AI and Economic Measurement.
Why It Matters
Accurate, real‑time measurement of AI’s contribution is essential for informed policy, investment and workforce planning in an economy increasingly powered by intelligent software.
Key Takeaways
- •Traditional stats lag behind AI-driven intangible productivity gains
- •Rapid AI advances demand real‑time, granular economic data
- •AI tools now help measure AI’s own economic impact
- •New NBER Economic Measurement Institute launched to modernize metrics
- •Microsoft maps generative AI exposure to occupations using co‑pilot logs
Summary
The workshop convened leading economists, policymakers and technologists to confront a pressing question: how can we accurately measure the economic impact of rapidly advancing artificial intelligence? Speakers highlighted the surge in AI capabilities—from coding assistants to autonomous agents—and warned that existing statistical systems were designed for a world of physical goods, not for today’s digital transformation.

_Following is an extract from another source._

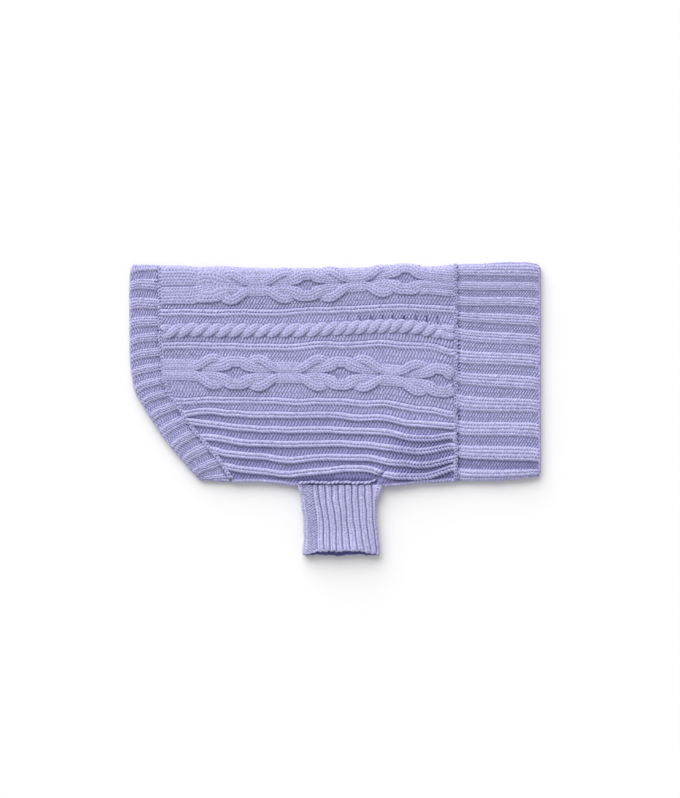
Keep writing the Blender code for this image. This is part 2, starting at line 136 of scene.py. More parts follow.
# creases of the near layer: (x0, y0, x1, y1, width, height)
CREASES = ((100, -58, 70, -66, 5, -1.0), (62, -66, 52, -40, 6, -0.7), (118, -8, 92, -20, 7, .8), (118, -46, 84, -50, 7, .9),
           (112, 20, 96, 34, 6, .6), (-45, -52, -70, -66, 5, .6), (-30, -66, 30, -64, 6, .5), (-150, 112, -172, 60, 9, .5),
           (-100, 136, 60, 134, 5, .3), (30, 8, 66, -4, 6, -.5), (84, 128, 112, 112, 7, .6), (-125, -20, -95, -60, 8, .5),
           (-37, -70.2, 40, -70.2, 1.5, -1.3), (34, -72, 56, -59, 1.9, -1.2), (46, -75, 64, -64, 3.2, 1.0), (-60, -68, -36, -73, 2.2, -.7),
           (-135, 136, -112, 116, 6, -.6), (48, 138, 30, 120, 6, -.5), (104, 134, 118, 100, 6, -.5))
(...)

Three core challenges were outlined. First, traditional metrics struggle with intangible assets, quality changes and free digital goods, making it hard to capture AI‑driven productivity gains in GDP or price indexes. Second, the speed of AI innovation outpaces the lag of conventional data releases, creating a demand for high‑frequency, granular indicators. Third, conceptual issues arise around how AI reshapes firm organization, income distribution, labor‑capital boundaries and market concentration, requiring new measurement frameworks.
Speakers illustrated these points with concrete examples. Eric noted that AI is now both the subject and the instrument of measurement, enabling analysis of unstructured text, code repositories and job postings at scale. Microsoft researchers presented a study that maps Bing Co‑pilot interaction logs to the O*NET taxonomy, revealing occupation‑level exposure and distinguishing between AI‑assisted tasks and AI‑provided expertise. The NBER announced the launch of an Economic Measurement Research Institute, co‑directed by Katherine Abraham and Matthew Shapiro, to institutionalize these efforts.
The consensus was clear: without modernized metrics, policymakers and businesses risk basing decisions on outdated or incomplete information. Integrating high‑frequency administrative data, AI‑driven classification, and interdisciplinary collaboration promises more timely insight into productivity, labor market shifts and welfare effects, shaping the next generation of economic policy.